Testimonies show the killings were carefully coordinated

This so-called "impunity gap" justifies the efforts of the war crimes tribunal to revisit the cases, says Rodrigo Uprimny of the Bogotá human rights group Dejusticia. What's more, he says the testimony makes it clear that the killings were carefully coordinated and not the work of just a few out-of-control troops.

"When you see a colonel saying 'I did that, I did that, I did that,' really confessing systematic crime in public view, it's really very powerful," he says.

Accused soldiers who fully cooperate with the tribunal will not go to a traditional prison, though their freedom will be restricted. They'll also spend up to eight years performing community service in the neighborhoods of their victims.

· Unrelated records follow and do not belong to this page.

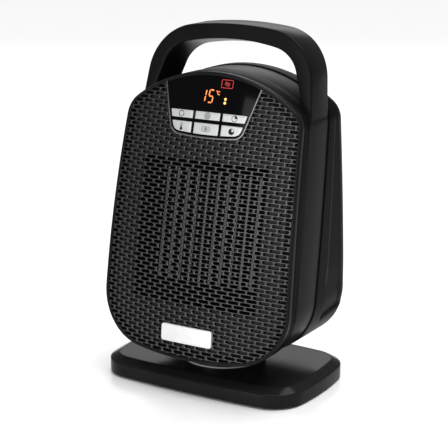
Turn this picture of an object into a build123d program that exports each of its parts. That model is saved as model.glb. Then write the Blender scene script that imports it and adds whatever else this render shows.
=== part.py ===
from build123d import *
import os
from math import cos, radians, sin, sqrt, tan

# Ceramic space heater with a carrying handle, on a base that it swings on.
# Millimetres, +Z up. The origin is on the table, under the swing axis, and the front faces -Y.

os.makedirs("parts", exist_ok=True)

# ---------------------------------------------------------------- driving dimensions
# base
FOOT_HEIGHT = 1.5
FOOT_RADIUS = 5.5
FOOT_INSET = 19.0           # foot centres, inside the base's half width and half depth
BASE_HALF_WIDTH = 96.9
BASE_HALF_DEPTH = 61.8
BASE_SIDE_BOW = 4.4         # how far each long side bows out over its length
BASE_END_BOW = 6.2          # the same for the two short ends
BASE_CORNER = 30.0
BASE_BAND = 11.2            # height of the upright band round the base
BEVEL_RISE = 4.6
BEVEL_RUN = 8.4
BASE_WALL = 2.4
PLATE_THICKNESS = 2.4
BASE_SCREW_INSET_X = 46.9   # screw centres, inside the base's half width and half depth
BASE_SCREW_INSET_Y = 25.8
GLAND_RADIUS = 4.6
GLAND_BORE = 3.3
GLAND_LIP = 1.4

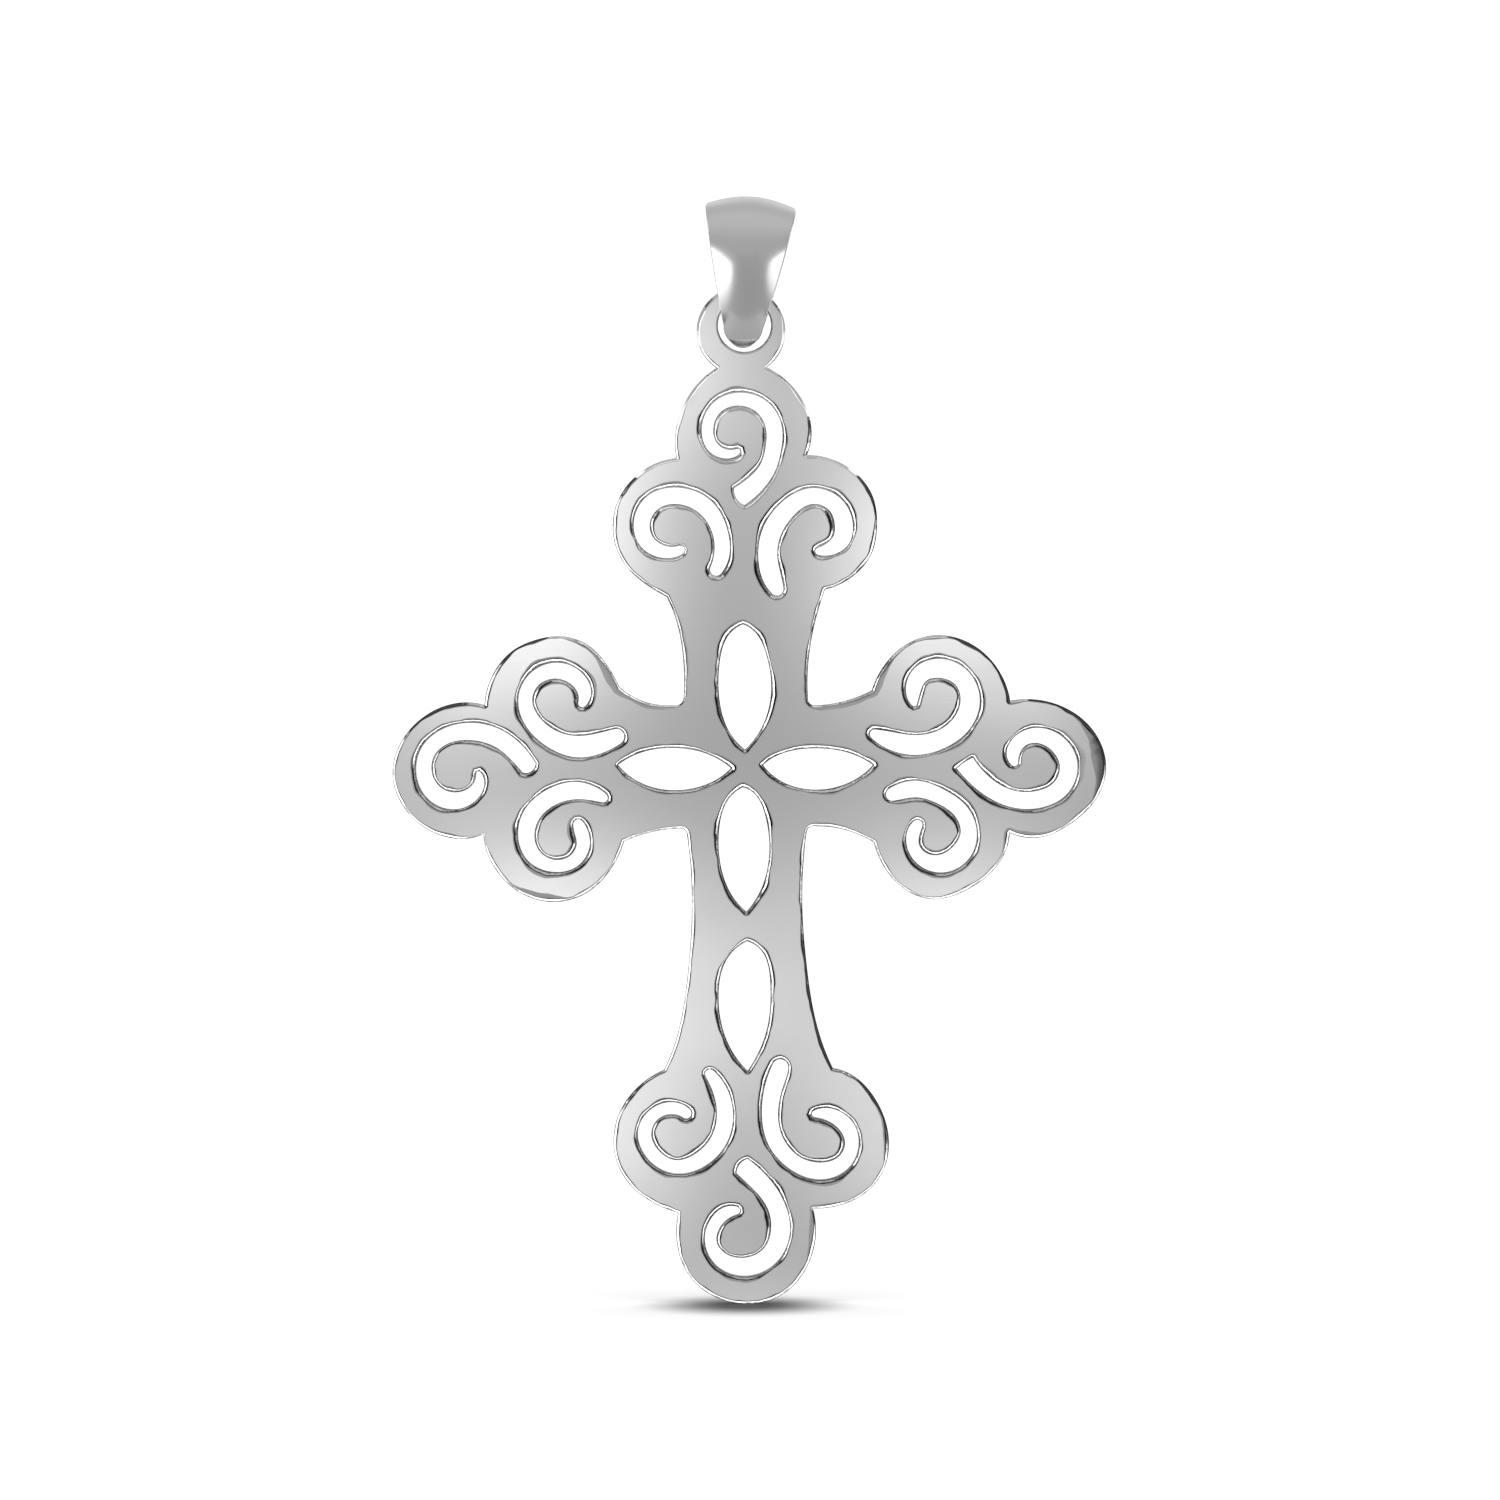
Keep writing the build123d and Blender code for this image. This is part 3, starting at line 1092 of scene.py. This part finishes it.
# ---------------------------------------------------------------------------------------------
# The bail
# ---------------------------------------------------------------------------------------------


def make_strip_tree() -> bpy.types.NodeTree:
    """Makes the tree that gives the folded strip its section and its taper.

    Returns:
        The Geometry Nodes tree.
    """
    tree, given, result = new_group(
        "folded_strip",
        "GeometryNodeTree",
        {
            "Geometry": (GEOMETRY, None),
            "Crown Width": (NUMBER, 4.6 * MM),
            "Tip Width": (NUMBER, 2.1 * MM),
            "Swell": (NUMBER, 0.05 * MM),
            "Crown Height": (NUMBER, 4.25 * MM),
            "Tip Height": (NUMBER, -1.5 * MM),
            "Tip Length": (NUMBER, 1.26 * MM),
            "Crown Bend": (NUMBER, 0.27 * MM),
            "Blade Bend": (NUMBER, 0.2 * MM),
            "Tip Bend": (NUMBER, 0.35),
            "Fold Low": (NUMBER, -2.4 * MM),
            "Fold High": (NUMBER, 1.0 * MM),
            "Corner Low": (NUMBER, 4.05 * MM),
            "Corner High": (NUMBER, 4.65 * MM),
            "Corner Width": (NUMBER, 0.91),
            "Place": (VECTOR, None),
            "Lean": (VECTOR, None),
            "Finish": (MATERIAL, None),
        },
        {"Geometry": GEOMETRY},
    )
    across, through = named(tree, "across"), named(tree, "through")
    inside, outside = named(tree, "inside", "FLOAT_VECTOR"), named(tree, "outside", "FLOAT_VECTOR")
    wall = tree.vector("SUBTRACT", outside, inside)

    # The strip narrows to a round tip, and its bend dies away there
    reach = tree.math("SUBTRACT", given["Tip Height"], tree.axes(outside)["Z"])
    below = tree.math("DIVIDE", reach, given["Tip Length"], clamp=True)
    squared = tree.math("MAXIMUM", tree.math("SUBTRACT", 1.0, tree.math("MULTIPLY", below, below)), 0.01)
    folded = tree.ramp(tree.axes(outside)["Z"], given["Fold Low"], given["Fold High"], given["Tip Bend"], 1.0)
    keep = tree.math("MULTIPLY", squared, folded)

    # The face is flatter and less bent where less of the bend is kept
    flattened = tree.math("MULTIPLY", tree.math("SUBTRACT", 1.0, through), tree.math("SUBTRACT", 1.0, keep))
    flattened = tree.math("MULTIPLY", flattened, tree.math("GREATER_THAN", through, 0.0))
    lifted = tree.math("MULTIPLY_ADD", tree.math("ADD", through, flattened), 0.5, 0.5)
    core = tree.vector("ADD", inside, tree.vector("SCALE", wall, lifted))
    height = tree.axes(core)["Z"]
    bend = tree.ramp(height, 0.0, given["Crown Height"], given["Blade Bend"], given["Crown Bend"])
    sunk = tree.math("MULTIPLY", tree.math("MULTIPLY", across, across), tree.math("MULTIPLY", bend, keep))
    bent = tree.vector("SUBTRACT", core, tree.vector("SCALE", tree.vector("NORMALIZE", wall), sunk))
    y, z = tree.axes(bent)["Y"], tree.axes(bent)["Z"]

    # The strip is widest at its crown, whose corners are rounded
    rise = tree.ramp(z, given["Tip Height"], given["Crown Height"], 0.0, 1.0, smooth=False)
    taper = tree.ramp(rise, 0.0, 1.0, given["Tip Width"], given["Crown Width"], smooth=False)
    swell = tree.math("MULTIPLY", tree.math("MULTIPLY", rise, tree.math("SUBTRACT", 1.0, rise)), 4.0)
    width = tree.math("MULTIPLY_ADD", swell, given["Swell"], tree.math("MULTIPLY", taper, 0.5))
    corner = tree.ramp(z, given["Corner Low"], given["Corner High"], 1.0, given["Corner Width"])
    width = tree.math("MULTIPLY", tree.math("MULTIPLY", width, corner), tree.math("SQRT", squared))
    shaped = tree.node("GeometryNodeSetPosition")
    tree.feed(shaped.inputs["Geometry"], given["Geometry"])
    tree.feed(shaped.inputs["Position"], tree.joined(tree.math("MULTIPLY", across, width), y, z))
    set_down = tree.node("GeometryNodeTransform")
    tree.feed(set_down.inputs["Geometry"], shaped.outputs[0])
    tree.feed(set_down.inputs["Translation"], given["Place"])
    turn = tree.node("FunctionNodeEulerToRotation")
    tree.feed(turn.inputs[0], given["Lean"])
    tree.feed(set_down.inputs["Rotation"], turn.outputs[0])
    finish_tree(tree, set_down.outputs[0], given["Finish"], result)
    return tree.tree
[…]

Retired Colombian military commander Paulino Coronado (right) speaks at the special tribunal in which army officers are accused of killing civilians and presenting them as false combat casualties, in Ocaña, Colombia, on April 27. (Nicole Acuña Cepeda/JEP)

At first, that didn't sit well with Blanca Monroy, who spoke at the Ocaña hearing and whose son, Julián Oviedo, was shot 13 times.

"I was thirsty for justice and I wanted them put in jail," she says, speaking from her modest home in Bogotá.

But the war crimes tribunal allowed her to meet face to face with the men responsible for her son's death. She rebuked them. She cried with them. Gradually, she says, she even began to forgive them.

"I no longer feel fury or hatred," she says. "Now I feel at peace."